Pecan – Carya illinoinensis

Pecan
Pecan

…pecans in the South, the jumbled

flavor of them suddenly in my mouth,

wordless, confusing,

crowding out everything else.

By Gregory Djanikian

This native of rich bottom lands of the south especially likes streamside plantings. When the pecans are ripe (and sometimes before) they drop to the ground. They are some of the easiest to harvest with relatively this shells. After they have dropped to the ground they make an intense litter problem, the squirrels having cracked them wide open spilling the nutmeats and shells everywhere.

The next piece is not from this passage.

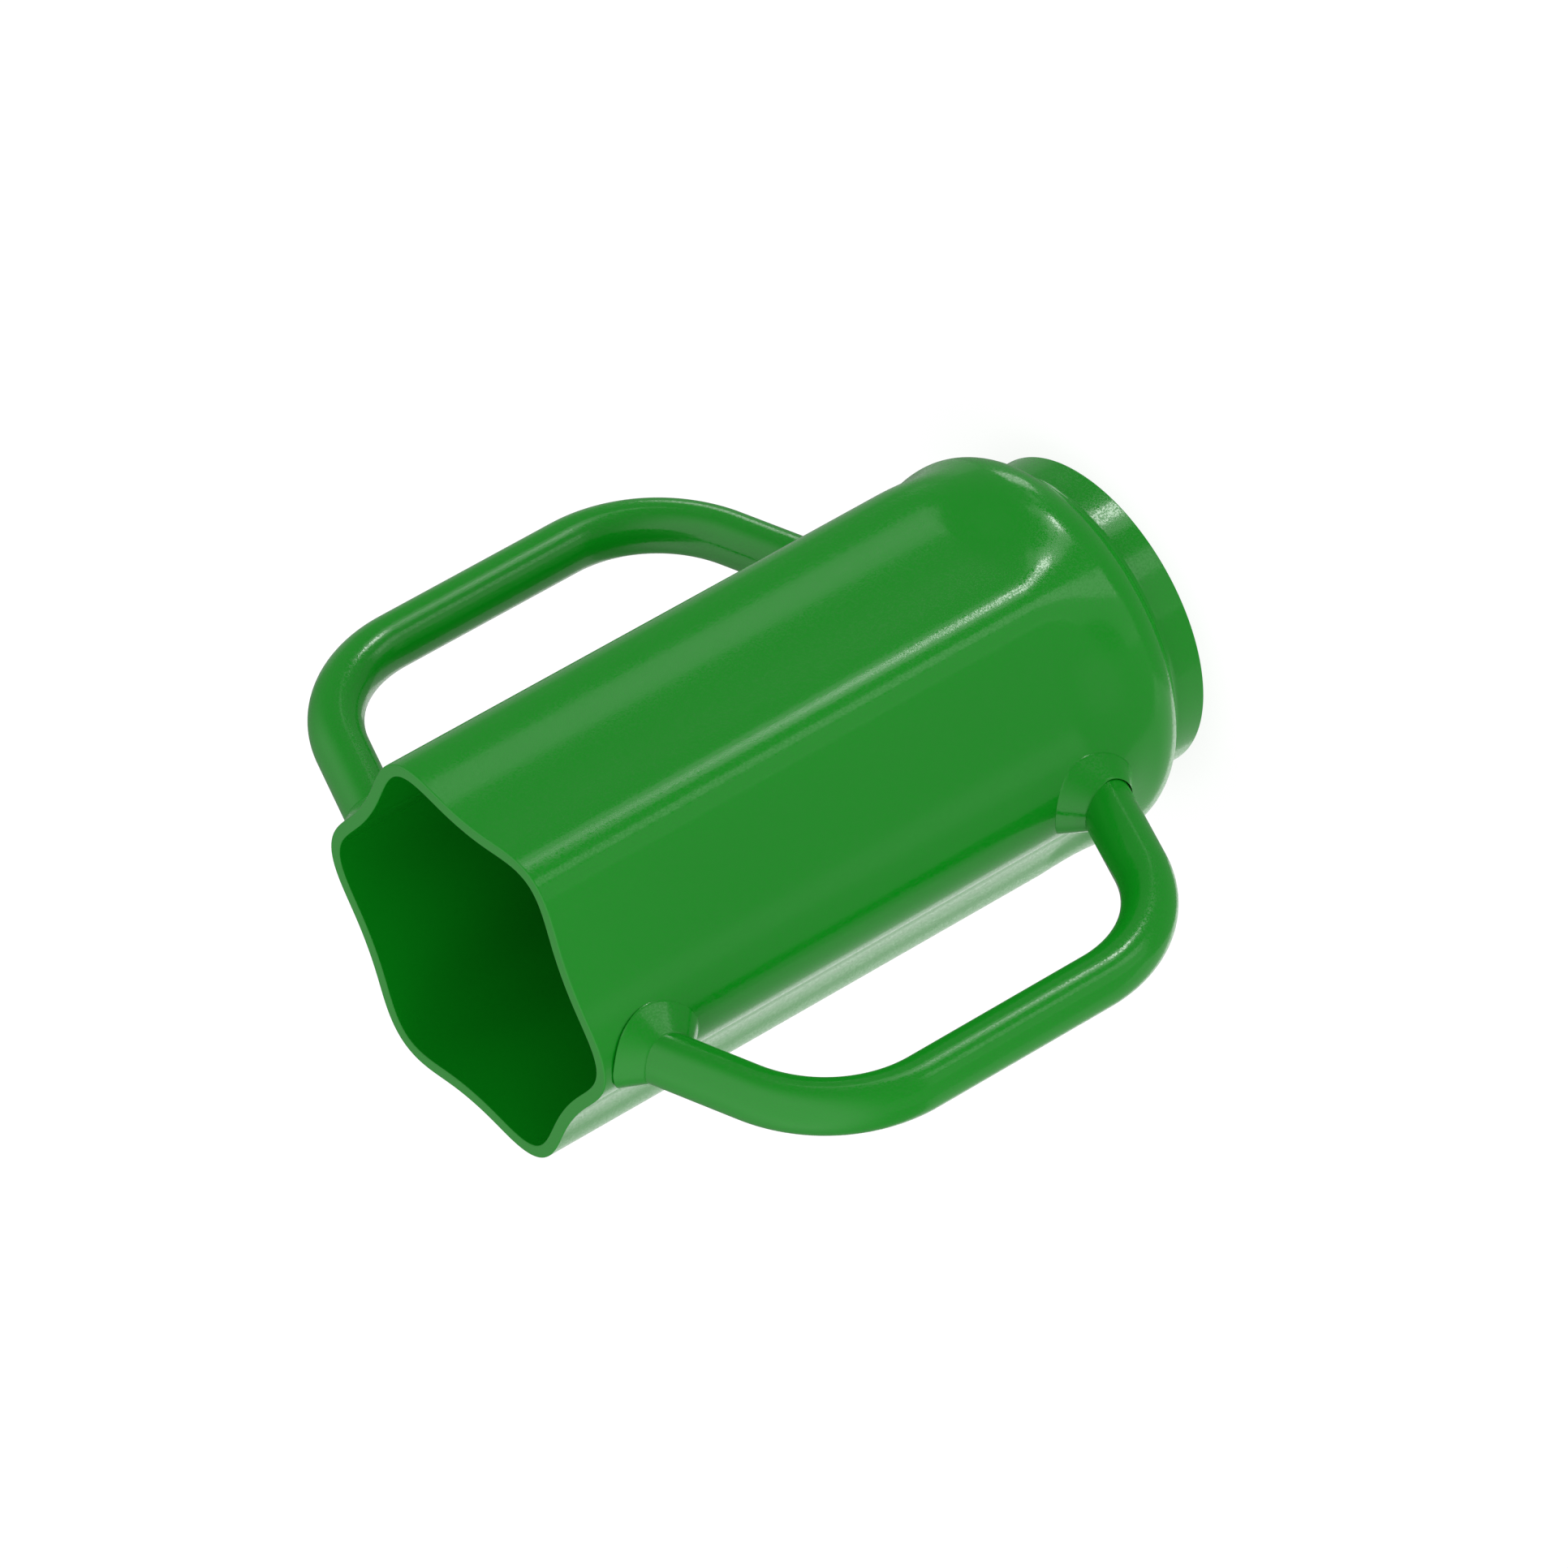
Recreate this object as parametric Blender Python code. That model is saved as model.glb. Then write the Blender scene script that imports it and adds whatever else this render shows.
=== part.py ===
# Two-handled fluted pouring cup, built as separate pieces: a moulded shell, two bent
# handle bars, a collar round each handle end and a hidden dowel in each handle end.
# Units are metres. The cup stands on z = 0 and its axis is the Z axis.

import math

import bmesh
import bpy
from mathutils import Matrix, Vector

# ---- Driving dimensions ----

# Shell
body_height = 0.195
ridge_radius = 0.0521
valley_radius = 0.0454
ridge_crispness = 0.0003
flute_count = 6
wall = 0.0033
rim_chamfer = 0.0004

# Lower end of the shell
flute_end_height = 0.0442
shoulder_height = 0.0226
shoulder_radius = 0.0504
shoulder_rounding = 0.0135
neck_fillet = 0.0028
foot_radius = 0.0414
foot_edge_chamfer = 0.0004
foot_ring_width = 0.0045
foot_recess = 0.0015
floor_corner_radius = 0.0030

# Handles
bar_radius = 0.0069
grip_reach = 0.1004
upper_root_below_rim = 0.0141
lower_root_height = 0.0417
leg_slant = math.radians(20.3)
bend_radius = 0.0359

# Collars. Each reaches further along its ridge than across it, and leads towards its bar.
upper_collar_along = 0.0058
upper_collar_across = 0.0043
upper_collar_lead = 0.0014
lower_collar_along = 0.0052
lower_collar_across = 0.0040
lower_collar_lead = 0.0020
collar_rise = 0.0047
collar_edge = 0.0004

# Dowels
dowel_radius = 0.0030
dowel_chamfer = 0.0004
dowel_length_in_bar = 0.0180
pocket_skin = 0.0013

# Clearances
joint_gap = 0.0003
dowel_gap = 0.0003

# Mesh fineness
steps_per_flute = 16
bar_sides = 28
bend_steps = 10
collar_steps = 48
dowel_sides = 20

# ---- Derived sizes ----

ring_steps = flute_count * steps_per_flute
mid_radius = (ridge_radius + valley_radius) / 2 - ridge_crispness
flute_swing = (ridge_radius - valley_radius) / 2
pocket_depth = wall - pocket_skin
upper_root_height = body_height - upper_root_below_rim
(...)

The name pecan means ‘a nut needing to be cracked with a stone,’ in the Algonquian language.

 

When you think of the South and nuts, the only one that comes readily to mind is the Pecan. It has become the nut symbol for the South. It has been declared the state tree for Alabama and Texas. April has been made National Pecan Month.

 

Even with its popularity in the South, the pecan was not introduce to the European theater until the 16th century when Cabeza de Vaca first recorded finding it and reported its use to Spain. It was then that he brought bushels of the familiar nut back to Europe with him for the Spanish crown to sample.

 

The bark and leaves of the pecan tree are astringent and have been formulated into a decoction to treat TB. The powdered leaves are rubbed onto the skin for the treatment of ringworm.

 

The nuts of the pecan have been used by Native Americans as food for centuries, in both the raw and cultivated forms. The Native Americans were in fact the first to cultivate them. The nut is rich with a buttery flavor. Dishes made with them become known as ‘rich’ dishes. They can be eaten fresh, out of hand, or cooked into desserts or savory dishes. The traditional dessert of the South, the Pecan Pie, is well known for its richness of flavor and is often consumed in small portions!